Wednesday, December 23, 2009

It is raining today, cold, gray and rainy. Not very merry weather, especially when you have a few last minute errands with four small children in tow! There is one and a half days left until Christmas! So, as we jetted down to The OC (to pick up my diaper bag I left at Jennifer's house on Monday) and back to Fresh Market (to get gravy because we are true Arkansans now and always fry our turkey & there is no gravy with that... oh let's be honest, I CANNOT make gravy in my best dreams... but I am getting way off topic here... sorry), the little ones and I were rocking out to Christmas music, trying to not get bogged down in the soppy weather.

My children are just about beside themselves with excitement right now. Since there are no family members local, gifts have been arriving for a couple of weeks now. They are wrapped up and under the tree, enticing them to stand in the living room, around the tree - speculating as to what could be in them. We have spent quite a bit of time explaining the difference between Christmas TIME and Christmas DAY.

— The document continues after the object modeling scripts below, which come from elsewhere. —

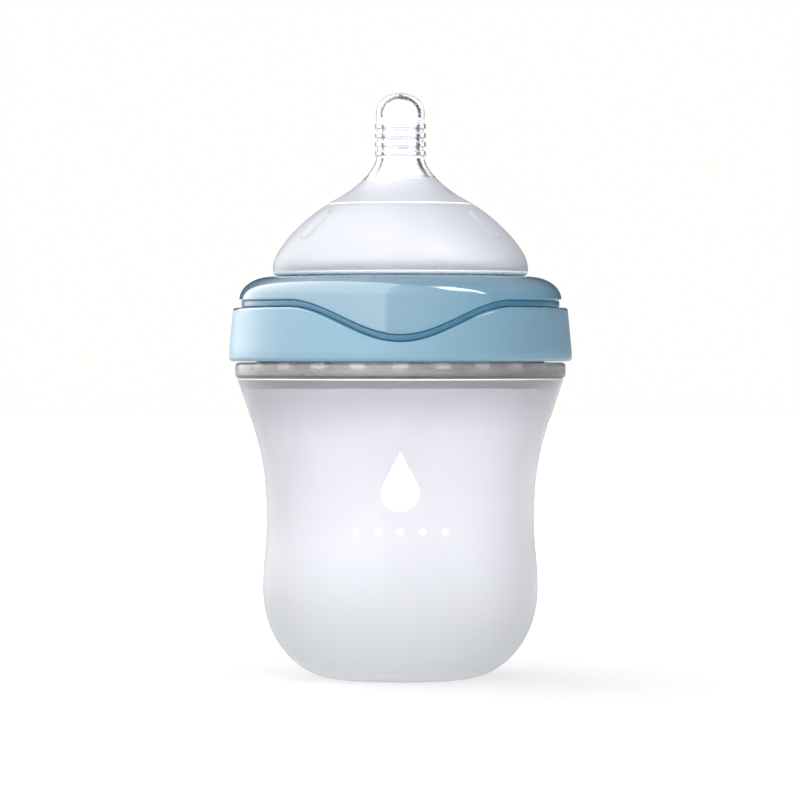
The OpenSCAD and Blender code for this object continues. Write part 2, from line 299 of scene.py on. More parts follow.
def flask_silicone():
    """Frosted silicone of the flask, less clear near its foot. Its colour darkens towards the shoulder:
    painted shade from the collar and neck ring above.
    """
    material, tree, shader, space = silicone_base("frosted_silicone")
    cloud = noise_field(tree, space, 60)
    # Painted shade: the colour by height darkens towards the shoulder, where the collar and neck ring shade
    # the flask.
    painted_shade_ramp = tree.nodes.new("ShaderNodeValToRGB")
    painted_shade_ramp.color_ramp.interpolation = "EASE"
    painted_shade_stops = [(0.0, (0.975, 0.985, 0.995)), (0.4, (0.965, 0.962, 0.99)), (0.78, (0.91, 0.895, 0.935)),
             (0.94, (0.775, 0.762, 0.805)), (1.0, (0.765, 0.755, 0.8))]
    elements = painted_shade_ramp.color_ramp.elements
    for position, colour in painted_shade_stops[1:-1]:
        elements.new(position)
    for element, (position, colour) in zip(elements, painted_shade_stops):
        element.position = position
        element.color = (*colour, 1)
    share = spread(tree, height_of(tree, space), 0.0, 1.0, 0.0, SHOULDER_Z * MM)
    painted_shade_level = combine(tree, "ADD", share, spread(tree, cloud, -0.02, 0.02))
    tree.links.new(painted_shade_level, painted_shade_ramp.inputs["Fac"])
    tree.links.new(painted_shade_ramp.outputs["Color"], shader.inputs["Base Color"])
    tree.links.new(spread(tree, cloud, 0.32, 0.37), shader.inputs["Roughness"])
    clearness = spread(tree, height_of(tree, space), 0.6, 0.82, 0.0, 0.025)
    tree.links.new(clearness, shader.inputs["Transmission Weight"])
    return material


def nipple_silicone(clear_above):
    """Frosted silicone that turns clear and smooth above a height in millimetres."""
    material, tree, shader, space = silicone_base("teat_silicone")
    cloud = noise_field(tree, space, 60)
    edge = clear_above * MM
    height = height_of(tree, space)
    clear = spread(tree, height, 0.0, 1.0, edge - 0.0005, edge + 0.0005)
    colour = tint(tree, clear, (0.945, 0.94, 0.985), (0.96, 0.97, 1.0))
    tree.links.new(colour, shader.inputs["Base Color"])
    frost_by_height = spread(tree, height, 0.35, 0.28, edge - 0.004, edge)
    frost = combine(tree, "ADD", spread(tree, cloud, -0.02, 0.02), frost_by_height)
    roughness = blend_values(tree, clear, frost, spread(tree, cloud, 0.01, 0.02))
    tree.links.new(roughness, shader.inputs["Roughness"])
    frosted = spread(tree, height, 0.74, 0.8, STEP_Z * MM, edge)
    tree.links.new(combine(tree, "MAXIMUM", clear, frosted), shader.inputs["Transmission Weight"])
    return material


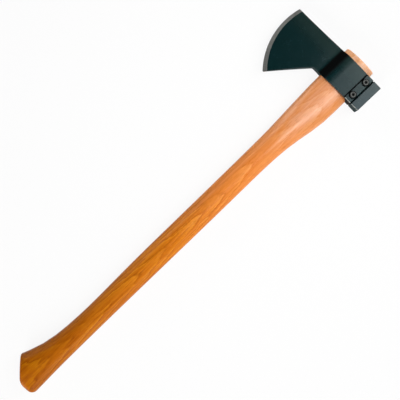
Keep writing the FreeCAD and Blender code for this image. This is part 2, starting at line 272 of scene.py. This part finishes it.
class Socket:
    """An output socket that Python arithmetic works on, adding one Math node for each step."""

    def __init__(self, graph, output):
        self.graph = graph
        self.output = output

    def __add__(self, other):
        return self.graph.math("ADD", self, other)

    def __sub__(self, other):
        return self.graph.math("SUBTRACT", self, other)

    def __rsub__(self, other):
        return self.graph.math("SUBTRACT", other, self)

    def __mul__(self, other):
        return self.graph.math("MULTIPLY", self, other)

    def __truediv__(self, other):
        return self.graph.math("DIVIDE", self, other)

    def __rtruediv__(self, other):
        return self.graph.math("DIVIDE", other, self)

    def __abs__(self):
        return self.graph.math("ABSOLUTE", self)

    __radd__ = __add__
    __rmul__ = __mul__

    def above(self, low, high):
        """0 up to low, 1 from high on, and a smooth step between."""
        settings = {"interpolation_type": "SMOOTHSTEP"}
        return self.graph.node("ShaderNodeMapRange", settings, {0: self, 1: low, 2: high})

    def within(self, places):
        """A band given by the four places where it begins, is full, begins to end and is gone."""
        return self.above(*places[:2]) - self.above(*places[2:])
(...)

Advent has been a time of excitement and anticipation for us. But I do not live in a delusional world that my 5, 4, 2 1/2 and 9 month old will really get the true depth of how important the birth of Christ is to all of mankind. I do, however, really want them to experience the excitement of anticipating something and then the joy of seeing that promise come to fruition.

As I was driving today, I realized that this is the first Christmas I have really experienced that myself in the eight years since my father died unexpectedly on Christmas morning. Tears come to my eyes even as I type this, but that is not what this blog is about. I have been reading a Christmas devotional that expands on what the people involved in the Christmas Story must have been experiencing and this has really opened up my eyes to some things.

Just as we wait and prepare for Christmas day, so were the Jews of old. The prophets of the Old Testament had promised a savior, The Messiah. He would come and bring peace, he would release the yoke of oppression, he would rescue them. The Israelites waited millenniums for Him. Imagine the anticipation and excitement that they must have felt, wondering when that important gift would come. I love the idea that the Advent season can give us just a tiny taste of that season of waiting & wondering. Of course, we know when and how it turns out but watching it through my children's eyes has really given me a new perspective, this short month somehow mimics what the Israelites experienced so long ago...

Christmas time comes upon us with a bang in our house the weekend after Thanksgiving. We play carols, buy our tree and decorate it along with every other surface in our house. Right off the bat, our little ones know that day when the wonderful presents will be here is just around the corner. I imagine the Isrealites were pretty excited when the prophecies for the Messiah were first made known. A Savior for all mankind would come and make things right. The anticipation must have been thick in the air.

But it is not even December yet, so the excitement for the coming day is tempered with the realities of daily living. There is still school to complete. Daddy still has to go to work. Chores have to be done. The promise of Christmas is still everywhere. We do crafts, bake and lite Advents candles while reading Scriptures every night. But the day seems a long way off and after a few days, the initial exuberance is morphed into an undercurrent of excited anticipation. I believe it was four hundred years between the last book of the Old Testament and the coming of The Messiah. There was a lot of life to be lived in that interim but I am sure that there was always an undercurrent of anticipation, waiting for God's promise to come to fruition. My children are a lot like this. Beyond our Advent calendar and paper chain, they really have no idea when that magical day will come. They wake up every morning asking if today is the day they get to open their presents. Anticipation builds but being so young, they really have no idea how long they will have to wait!

So here we are, less than two day until we will experience the joy of getting gifts we do not deserve. We have all been naughty but we are getting presents and we are excited. I imagine the people in Mary and Joseph's life who knew the prophecies and understood what was happening were feeling a bit like my children - not really believing that they get to be a part of something so special, not really understanding how it is all coming to fruiting in one glorious moment but knowing that the time is upon us.

So this is where the similarities really end. I am sure there will be no angel choirs singing to my children on Christmas morning, the toys will bring happiness and I am sure we will all have a lot of fun; nothing, however, compared to the joy of looking upon the face of God as He laid in the manger. That is okay though. If each year can give Keith & I the chance to teach them just a little bit more about the true gift of Christmas, then that is all that matters!